[Scripts that build objects]

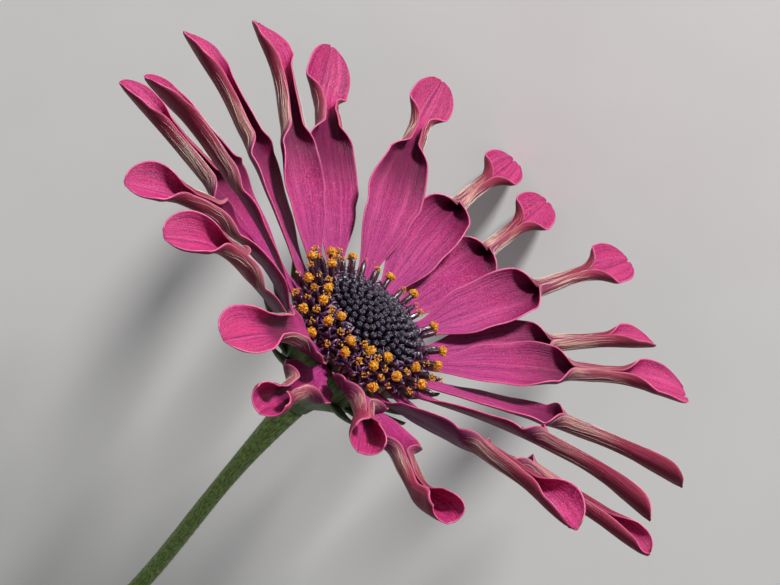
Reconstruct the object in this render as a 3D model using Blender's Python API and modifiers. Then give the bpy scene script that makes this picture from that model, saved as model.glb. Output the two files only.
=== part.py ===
# African daisy with quilled petals: one cut bloom lying on its lower petal tips and its stem.
# Metres, +Z up, the surface it lies on at z = 0. The bloom faces -Y and a little upward.
import math

import bpy
import numpy as np
from mathutils import Matrix, Vector

MM = 0.001
NAME = "african_daisy"
SEED = 21

# where the bloom's centre stands, and how far its face leans back from upright
FACE_TILT = math.radians(20)
CENTRE = Vector((0.0006, -0.0336, 0.0310))

# receptacle and disc
CUP_RADIUS = 5.9 * MM
CUP_TOP = -0.65 * MM
CUP_DEPTH = 8.6 * MM
NECK_RADIUS = 1.45 * MM
DISC_RADIUS = 5.1 * MM
DISC_BASE = -0.30 * MM
DISC_RISE = 2.9 * MM
FLORETS = 104
OPEN_FROM = 66

# bracts under the petals
BRACTS = 18
BRACT_LENGTH = 6.4 * MM
BRACT_WIDTH = 1.4 * MM
BRACT_THICKNESS = 0.7 * MM

# stem
STEM_RADIUS = 0.85 * MM
STEM_TOP_RADIUS = 1.30 * MM
STEM_GAP = 0.35 * MM
STEM_LENGTH = 80.0 * MM
STEM_SWAY = 1.0 * MM
STEM_END_SIDE = 8.0 * MM

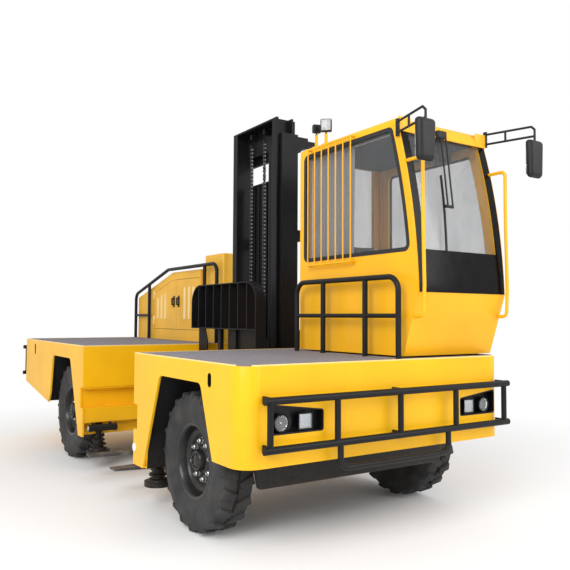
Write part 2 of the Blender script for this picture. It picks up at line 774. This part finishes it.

• [Written exercise]: Copy every record exactly as presented.

• [Solved exercise]:
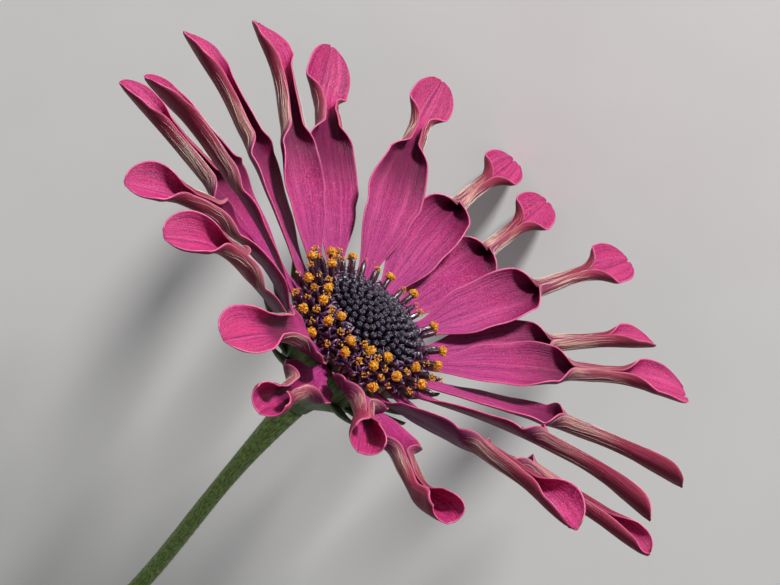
Reconstruct the object in this render as a 3D model using Blender's Python API and modifiers. Then give the bpy scene script that makes this picture from that model, saved as model.glb. Output the two files only.
=== part.py ===
# African daisy with quilled petals: one cut bloom lying on its lower petal tips and its stem.
# Metres, +Z up, the surface it lies on at z = 0. The bloom faces -Y and a little upward.
import math

import bpy
import numpy as np
from mathutils import Matrix, Vector

MM = 0.001
NAME = "african_daisy"
SEED = 21

# where the bloom's centre stands, and how far its face leans back from upright
FACE_TILT = math.radians(20)
CENTRE = Vector((0.0006, -0.0336, 0.0310))

# receptacle and disc
CUP_RADIUS = 5.9 * MM
CUP_TOP = -0.65 * MM
CUP_DEPTH = 8.6 * MM
NECK_RADIUS = 1.45 * MM
DISC_RADIUS = 5.1 * MM
DISC_BASE = -0.30 * MM
DISC_RISE = 2.9 * MM
FLORETS = 104
OPEN_FROM = 66

# bracts under the petals
BRACTS = 18
BRACT_LENGTH = 6.4 * MM
BRACT_WIDTH = 1.4 * MM
BRACT_THICKNESS = 0.7 * MM

# stem
STEM_RADIUS = 0.85 * MM
STEM_TOP_RADIUS = 1.30 * MM
STEM_GAP = 0.35 * MM
STEM_LENGTH = 80.0 * MM
STEM_SWAY = 1.0 * MM
STEM_END_SIDE = 8.0 * MM

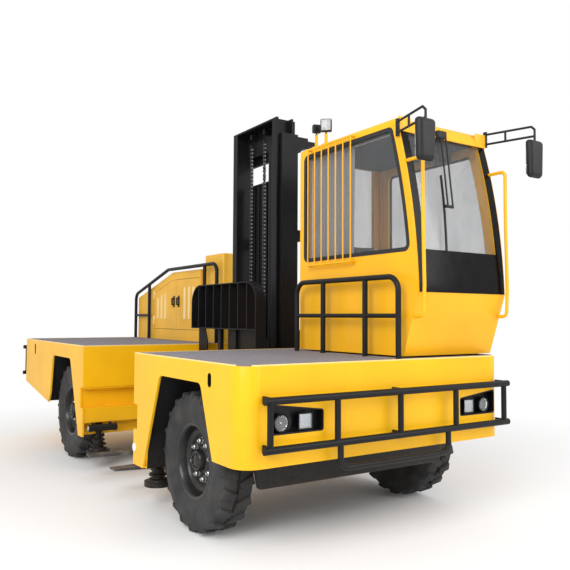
Write part 2 of the Blender script for this picture. It picks up at line 774. This part finishes it.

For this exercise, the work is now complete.